▶ **WHAT IS BEING ASKED**: Write the listing out again, all of it, word for word.

====

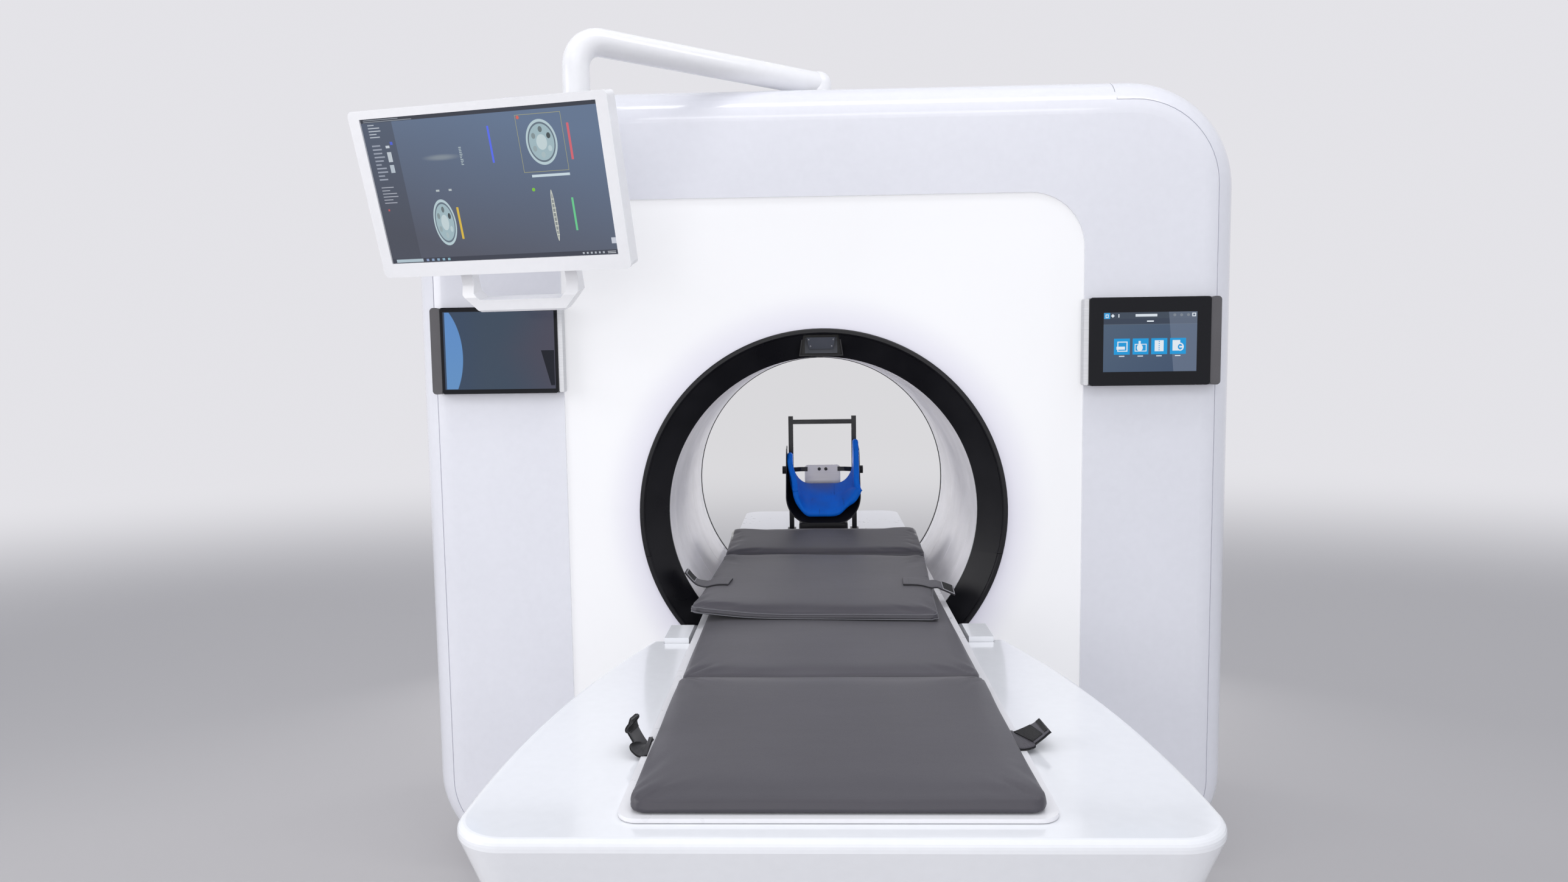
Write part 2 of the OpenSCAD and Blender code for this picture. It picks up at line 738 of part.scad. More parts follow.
module panel_glass(left) color([0.05, 0.05, 0.06]) {
  panel_side(left) difference() {
    xz(glass_y, glass_y + glass_t) rrect(px0, pz0, px1 - 0.5, pz1, 8);
    box([picture_x - picture_w/2, glass_y + 1.5, picture_z - picture_h/2],
      [picture_x + picture_w/2, glass_y + glass_t + 1, picture_z + picture_h/2]);
  }
}

module panel_screen(left) color([0.30, 0.36, 0.48]) {
  panel_side(left) box([picture_x - picture_w/2, glass_y + 1.5, picture_z - picture_h/2],
    [picture_x + picture_w/2, glass_y + 10, picture_z + picture_h/2]);
}

module panel_trim(left) color([0.78, 0.78, 0.80]) {
  panel_side(left) xz(glass_y + 3, front) rrect(px0 - trim_w, pz0 + 2, px0, pz1 - 2, 4, $fn = 32);
}

// post of the monitor arm: spigot, flange on the lid, bolt through the shelf
module arm_post() color(c_steel) {
  translate([post_x, post_y, 0]) {
    translate([0, 0, shelf_z + 50]) cylinder(r = 39.5, h = 74);
    translate([0, 0, gt]) cylinder(r = 52, h = 5);
    translate([0, 0, gt + 4]) cylinder(r = 17.9, h = arm_rise + 16);
    translate([0, 0, shelf_z - 5]) cylinder(r = 11.9, h = 56, $fn = 48);
    translate([0, 0, shelf_z - 10]) cylinder(r = 20, h = 10, $fn = 6);
  }
}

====

▶ **OUTPUT OF THE TASK**:
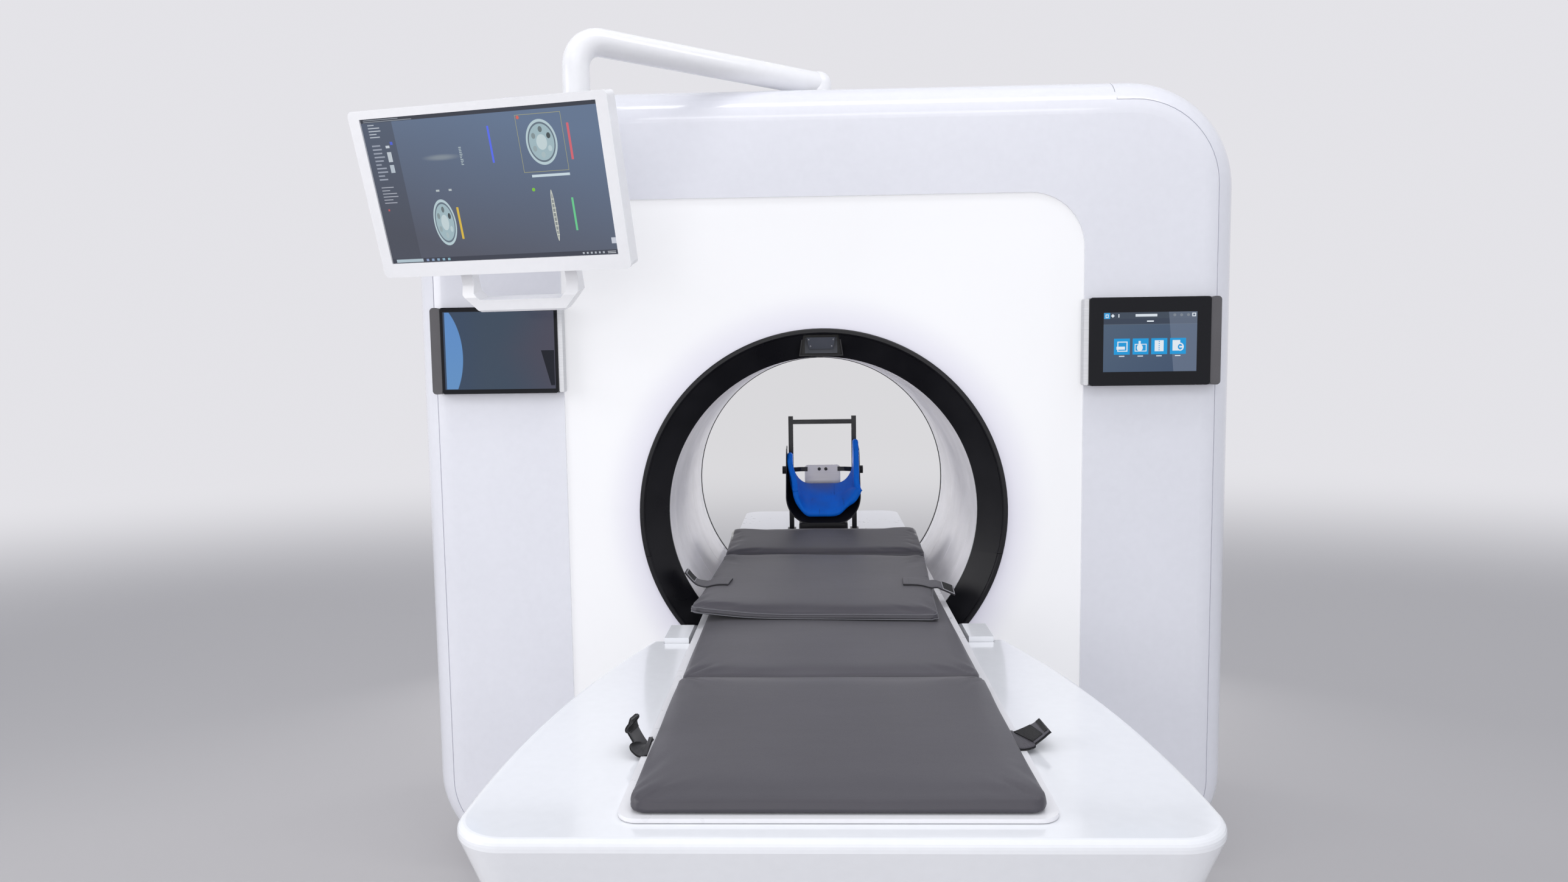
Write part 2 of the OpenSCAD and Blender code for this picture. It picks up at line 738 of part.scad. More parts follow.
module panel_glass(left) color([0.05, 0.05, 0.06]) {
  panel_side(left) difference() {
    xz(glass_y, glass_y + glass_t) rrect(px0, pz0, px1 - 0.5, pz1, 8);
    box([picture_x - picture_w/2, glass_y + 1.5, picture_z - picture_h/2],
      [picture_x + picture_w/2, glass_y + glass_t + 1, picture_z + picture_h/2]);
  }
}

module panel_screen(left) color([0.30, 0.36, 0.48]) {
  panel_side(left) box([picture_x - picture_w/2, glass_y + 1.5, picture_z - picture_h/2],
    [picture_x + picture_w/2, glass_y + 10, picture_z + picture_h/2]);
}

module panel_trim(left) color([0.78, 0.78, 0.80]) {
  panel_side(left) xz(glass_y + 3, front) rrect(px0 - trim_w, pz0 + 2, px0, pz1 - 2, 4, $fn = 32);
}

// post of the monitor arm: spigot, flange on the lid, bolt through the shelf
module arm_post() color(c_steel) {
  translate([post_x, post_y, 0]) {
    translate([0, 0, shelf_z + 50]) cylinder(r = 39.5, h = 74);
    translate([0, 0, gt]) cylinder(r = 52, h = 5);
    translate([0, 0, gt + 4]) cylinder(r = 17.9, h = arm_rise + 16);
    translate([0, 0, shelf_z - 5]) cylinder(r = 11.9, h = 56, $fn = 48);
    translate([0, 0, shelf_z - 10]) cylinder(r = 20, h = 10, $fn = 6);
  }
}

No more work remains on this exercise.